# [PROMPT]
Tally the lines in the listing below that contain "JSON" and report the tally alone.

# [EXERCISE MATERIALS]
>>>

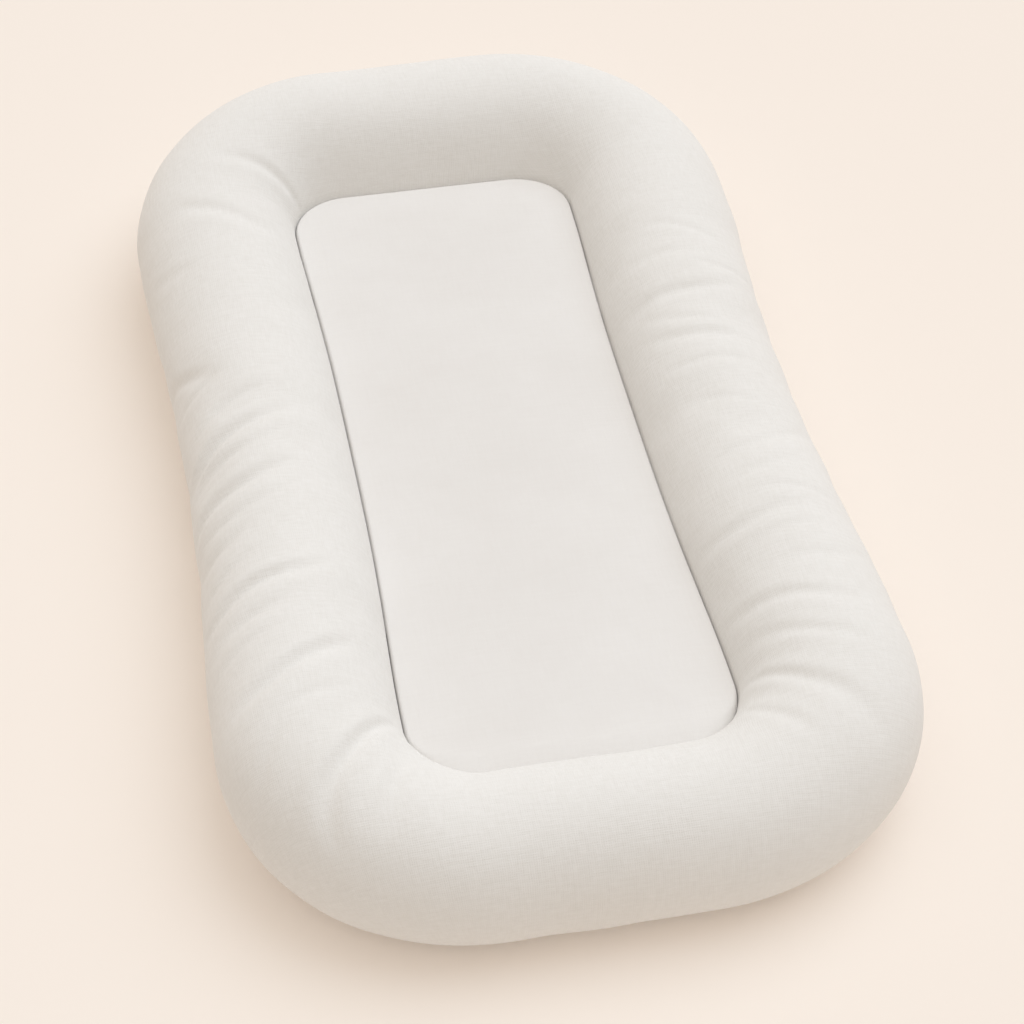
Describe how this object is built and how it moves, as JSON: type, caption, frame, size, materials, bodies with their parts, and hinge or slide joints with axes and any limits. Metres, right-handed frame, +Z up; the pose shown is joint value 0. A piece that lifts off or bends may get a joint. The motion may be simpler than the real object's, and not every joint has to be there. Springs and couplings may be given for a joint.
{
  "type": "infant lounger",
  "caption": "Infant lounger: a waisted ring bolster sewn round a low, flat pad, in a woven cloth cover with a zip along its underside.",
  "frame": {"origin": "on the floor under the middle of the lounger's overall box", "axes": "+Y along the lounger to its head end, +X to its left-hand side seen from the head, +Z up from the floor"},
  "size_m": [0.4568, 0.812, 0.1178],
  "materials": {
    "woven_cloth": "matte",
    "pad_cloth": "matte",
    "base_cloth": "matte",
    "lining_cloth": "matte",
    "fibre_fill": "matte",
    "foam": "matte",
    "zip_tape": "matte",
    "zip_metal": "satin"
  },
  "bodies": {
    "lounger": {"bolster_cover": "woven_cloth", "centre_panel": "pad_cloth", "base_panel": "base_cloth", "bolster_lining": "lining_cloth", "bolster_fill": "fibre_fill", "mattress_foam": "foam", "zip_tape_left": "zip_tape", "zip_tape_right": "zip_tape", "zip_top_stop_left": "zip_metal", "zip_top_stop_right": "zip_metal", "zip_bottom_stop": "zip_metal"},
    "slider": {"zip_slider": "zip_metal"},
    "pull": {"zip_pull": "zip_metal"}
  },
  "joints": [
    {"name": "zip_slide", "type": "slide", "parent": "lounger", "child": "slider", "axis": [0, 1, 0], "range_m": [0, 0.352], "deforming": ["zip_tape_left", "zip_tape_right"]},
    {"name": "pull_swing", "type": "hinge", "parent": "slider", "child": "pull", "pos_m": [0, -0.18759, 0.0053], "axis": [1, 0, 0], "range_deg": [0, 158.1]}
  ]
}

<<<
>>>

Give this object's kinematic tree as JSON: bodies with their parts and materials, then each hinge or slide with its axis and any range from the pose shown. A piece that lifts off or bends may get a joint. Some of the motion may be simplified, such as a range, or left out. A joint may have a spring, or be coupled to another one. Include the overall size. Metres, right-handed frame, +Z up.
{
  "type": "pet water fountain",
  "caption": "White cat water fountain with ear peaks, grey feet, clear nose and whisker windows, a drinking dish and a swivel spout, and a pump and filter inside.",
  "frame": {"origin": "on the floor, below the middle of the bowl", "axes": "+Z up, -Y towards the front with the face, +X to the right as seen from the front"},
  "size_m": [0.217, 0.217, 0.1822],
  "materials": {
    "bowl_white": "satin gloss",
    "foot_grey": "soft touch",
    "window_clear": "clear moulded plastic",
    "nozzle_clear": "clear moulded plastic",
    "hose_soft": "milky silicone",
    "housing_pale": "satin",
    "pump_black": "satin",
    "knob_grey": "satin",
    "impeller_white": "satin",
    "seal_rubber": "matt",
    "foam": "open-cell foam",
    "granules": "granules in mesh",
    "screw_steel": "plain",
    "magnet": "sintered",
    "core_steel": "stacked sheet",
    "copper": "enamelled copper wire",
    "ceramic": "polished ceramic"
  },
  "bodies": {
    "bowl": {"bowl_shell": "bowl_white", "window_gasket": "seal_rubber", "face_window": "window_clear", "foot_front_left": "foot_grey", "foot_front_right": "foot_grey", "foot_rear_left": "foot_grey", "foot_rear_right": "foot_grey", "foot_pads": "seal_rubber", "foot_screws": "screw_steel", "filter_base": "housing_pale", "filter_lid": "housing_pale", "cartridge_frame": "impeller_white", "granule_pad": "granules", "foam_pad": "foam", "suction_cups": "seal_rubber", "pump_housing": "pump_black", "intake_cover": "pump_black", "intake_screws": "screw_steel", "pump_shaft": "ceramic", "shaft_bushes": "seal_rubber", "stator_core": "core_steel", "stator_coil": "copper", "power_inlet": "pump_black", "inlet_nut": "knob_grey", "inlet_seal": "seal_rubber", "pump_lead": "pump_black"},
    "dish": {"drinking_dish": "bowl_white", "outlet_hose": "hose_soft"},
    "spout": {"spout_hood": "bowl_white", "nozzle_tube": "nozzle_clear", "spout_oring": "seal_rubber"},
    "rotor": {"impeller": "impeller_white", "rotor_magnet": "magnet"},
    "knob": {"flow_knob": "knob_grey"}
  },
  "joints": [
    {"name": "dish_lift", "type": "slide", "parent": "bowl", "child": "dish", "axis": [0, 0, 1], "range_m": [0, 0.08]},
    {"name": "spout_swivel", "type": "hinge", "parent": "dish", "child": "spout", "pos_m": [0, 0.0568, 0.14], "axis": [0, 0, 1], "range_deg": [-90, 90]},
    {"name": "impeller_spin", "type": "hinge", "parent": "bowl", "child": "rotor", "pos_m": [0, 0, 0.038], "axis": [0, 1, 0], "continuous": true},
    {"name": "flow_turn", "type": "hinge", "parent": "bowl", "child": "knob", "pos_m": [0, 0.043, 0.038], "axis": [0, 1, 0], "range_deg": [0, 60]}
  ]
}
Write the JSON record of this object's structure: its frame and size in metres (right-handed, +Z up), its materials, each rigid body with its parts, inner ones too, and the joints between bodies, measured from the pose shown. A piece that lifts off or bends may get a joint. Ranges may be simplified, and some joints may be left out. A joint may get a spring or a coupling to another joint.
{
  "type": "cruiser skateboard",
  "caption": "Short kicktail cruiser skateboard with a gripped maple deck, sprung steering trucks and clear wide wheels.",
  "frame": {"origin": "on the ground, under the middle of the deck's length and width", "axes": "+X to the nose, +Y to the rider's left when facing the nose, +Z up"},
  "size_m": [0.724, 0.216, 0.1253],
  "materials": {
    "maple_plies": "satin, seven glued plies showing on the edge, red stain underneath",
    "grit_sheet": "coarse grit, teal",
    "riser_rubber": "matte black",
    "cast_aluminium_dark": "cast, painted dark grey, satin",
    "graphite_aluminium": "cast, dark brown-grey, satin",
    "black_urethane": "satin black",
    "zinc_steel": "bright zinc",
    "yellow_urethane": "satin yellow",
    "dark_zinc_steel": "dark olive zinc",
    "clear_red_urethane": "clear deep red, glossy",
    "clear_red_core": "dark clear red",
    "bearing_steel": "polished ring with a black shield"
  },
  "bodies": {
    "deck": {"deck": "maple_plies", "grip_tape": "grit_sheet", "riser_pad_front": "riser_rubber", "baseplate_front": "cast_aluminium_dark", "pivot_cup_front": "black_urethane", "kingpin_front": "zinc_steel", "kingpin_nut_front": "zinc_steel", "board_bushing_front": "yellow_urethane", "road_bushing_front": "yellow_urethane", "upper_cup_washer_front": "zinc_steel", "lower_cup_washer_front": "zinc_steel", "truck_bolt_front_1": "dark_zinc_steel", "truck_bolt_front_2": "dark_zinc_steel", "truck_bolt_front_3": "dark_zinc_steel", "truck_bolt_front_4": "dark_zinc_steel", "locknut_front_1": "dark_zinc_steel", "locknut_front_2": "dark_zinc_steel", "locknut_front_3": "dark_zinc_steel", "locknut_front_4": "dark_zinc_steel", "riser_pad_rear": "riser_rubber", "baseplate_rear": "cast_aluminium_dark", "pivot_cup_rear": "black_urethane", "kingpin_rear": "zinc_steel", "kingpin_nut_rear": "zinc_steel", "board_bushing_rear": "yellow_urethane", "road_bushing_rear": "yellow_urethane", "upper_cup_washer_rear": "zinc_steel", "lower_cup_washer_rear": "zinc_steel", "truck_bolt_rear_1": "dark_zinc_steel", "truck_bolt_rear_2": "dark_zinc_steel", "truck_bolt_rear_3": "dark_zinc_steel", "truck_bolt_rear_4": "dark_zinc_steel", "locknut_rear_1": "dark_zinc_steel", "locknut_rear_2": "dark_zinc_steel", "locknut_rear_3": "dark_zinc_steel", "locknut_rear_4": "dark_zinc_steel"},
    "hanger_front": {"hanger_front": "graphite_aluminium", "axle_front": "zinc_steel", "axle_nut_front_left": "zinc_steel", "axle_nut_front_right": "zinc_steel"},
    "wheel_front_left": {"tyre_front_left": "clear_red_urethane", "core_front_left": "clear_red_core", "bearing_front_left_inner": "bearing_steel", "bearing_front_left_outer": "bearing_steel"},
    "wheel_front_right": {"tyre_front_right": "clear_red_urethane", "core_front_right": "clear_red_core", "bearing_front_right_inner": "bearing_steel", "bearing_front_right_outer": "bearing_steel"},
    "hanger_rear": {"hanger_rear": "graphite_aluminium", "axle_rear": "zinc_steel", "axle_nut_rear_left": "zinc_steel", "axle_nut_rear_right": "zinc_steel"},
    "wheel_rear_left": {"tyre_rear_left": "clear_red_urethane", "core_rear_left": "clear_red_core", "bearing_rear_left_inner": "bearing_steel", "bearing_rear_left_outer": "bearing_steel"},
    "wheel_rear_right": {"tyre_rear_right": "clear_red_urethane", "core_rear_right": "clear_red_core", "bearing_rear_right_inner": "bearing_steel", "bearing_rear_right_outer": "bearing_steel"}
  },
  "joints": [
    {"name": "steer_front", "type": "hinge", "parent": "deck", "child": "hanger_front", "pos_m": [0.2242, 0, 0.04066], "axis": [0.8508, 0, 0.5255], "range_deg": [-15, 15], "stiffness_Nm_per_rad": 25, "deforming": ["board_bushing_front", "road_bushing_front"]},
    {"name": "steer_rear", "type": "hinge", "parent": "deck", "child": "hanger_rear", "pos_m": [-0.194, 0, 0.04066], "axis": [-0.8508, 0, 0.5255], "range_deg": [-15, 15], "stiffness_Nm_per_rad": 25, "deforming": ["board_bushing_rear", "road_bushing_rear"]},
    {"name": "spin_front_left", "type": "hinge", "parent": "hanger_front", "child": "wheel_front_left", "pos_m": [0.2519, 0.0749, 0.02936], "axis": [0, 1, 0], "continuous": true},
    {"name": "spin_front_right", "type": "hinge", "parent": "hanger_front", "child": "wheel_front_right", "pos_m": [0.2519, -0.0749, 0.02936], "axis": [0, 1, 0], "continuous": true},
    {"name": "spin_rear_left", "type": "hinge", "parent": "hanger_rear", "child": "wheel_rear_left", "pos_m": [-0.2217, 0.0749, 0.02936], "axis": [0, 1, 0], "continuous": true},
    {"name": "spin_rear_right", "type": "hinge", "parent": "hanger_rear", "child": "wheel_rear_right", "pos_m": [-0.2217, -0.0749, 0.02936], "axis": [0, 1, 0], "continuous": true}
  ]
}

<<<
>>>

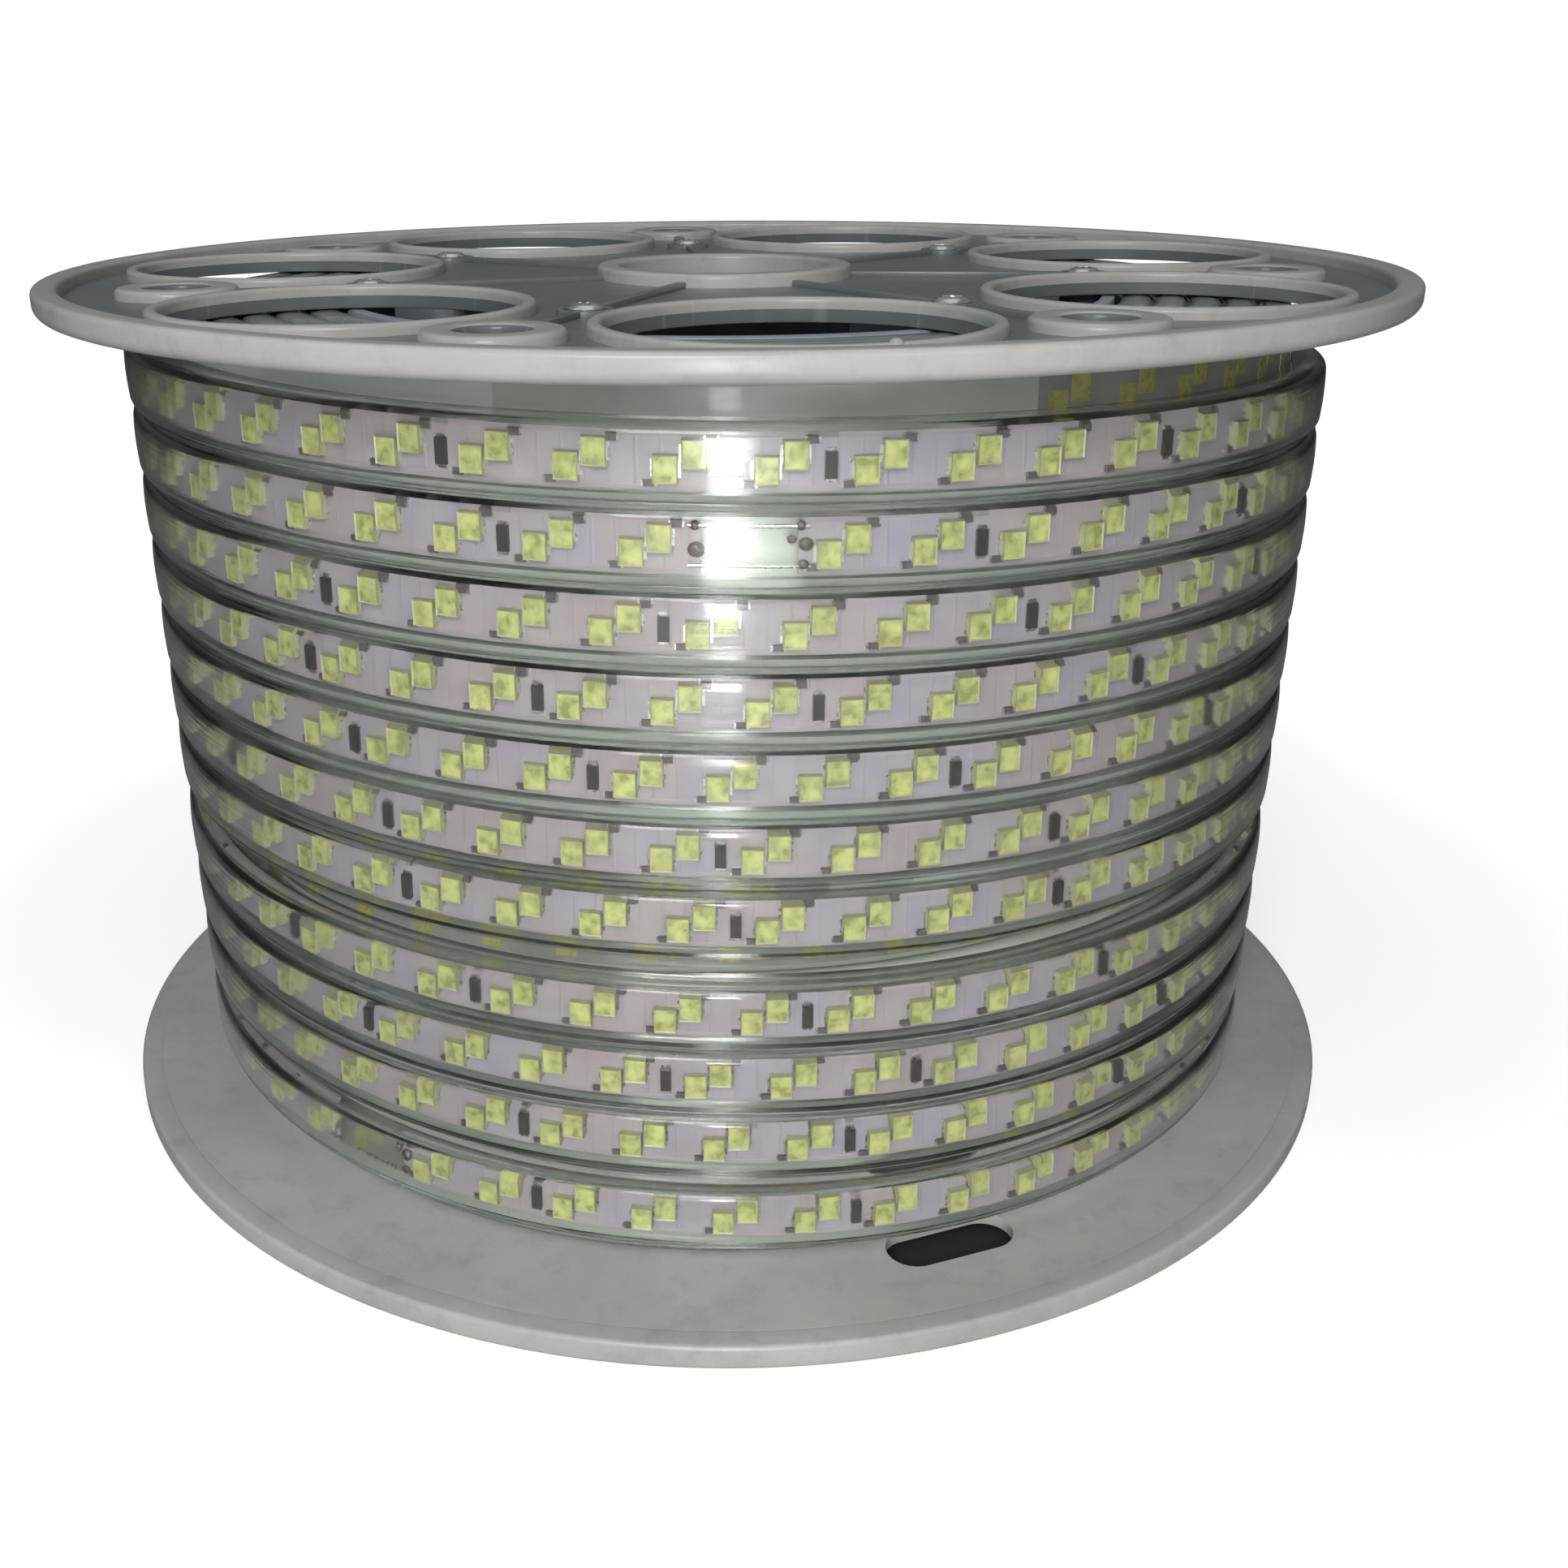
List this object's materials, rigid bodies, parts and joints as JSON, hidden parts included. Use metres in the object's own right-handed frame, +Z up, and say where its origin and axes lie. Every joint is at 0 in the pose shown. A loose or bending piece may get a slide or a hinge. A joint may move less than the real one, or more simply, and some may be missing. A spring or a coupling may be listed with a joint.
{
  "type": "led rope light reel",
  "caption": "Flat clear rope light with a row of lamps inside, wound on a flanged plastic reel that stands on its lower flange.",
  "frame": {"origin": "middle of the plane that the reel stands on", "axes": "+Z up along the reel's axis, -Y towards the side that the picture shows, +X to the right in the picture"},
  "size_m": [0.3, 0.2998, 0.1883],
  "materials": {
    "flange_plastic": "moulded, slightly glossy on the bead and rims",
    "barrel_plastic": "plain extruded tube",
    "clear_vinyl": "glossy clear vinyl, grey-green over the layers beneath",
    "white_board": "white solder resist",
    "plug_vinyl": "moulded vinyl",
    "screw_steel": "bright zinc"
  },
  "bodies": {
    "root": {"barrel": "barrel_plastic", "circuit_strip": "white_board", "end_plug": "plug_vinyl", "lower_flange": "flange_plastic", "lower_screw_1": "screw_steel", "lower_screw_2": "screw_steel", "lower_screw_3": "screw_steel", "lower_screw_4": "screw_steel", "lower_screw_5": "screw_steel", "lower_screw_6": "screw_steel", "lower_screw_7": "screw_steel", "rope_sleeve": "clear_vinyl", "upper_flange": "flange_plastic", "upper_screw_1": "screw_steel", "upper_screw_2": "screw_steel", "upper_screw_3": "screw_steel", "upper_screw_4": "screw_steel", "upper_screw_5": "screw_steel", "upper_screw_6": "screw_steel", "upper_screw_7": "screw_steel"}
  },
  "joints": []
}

<<<

# [RESPONSE TO THE EXERCISE]
4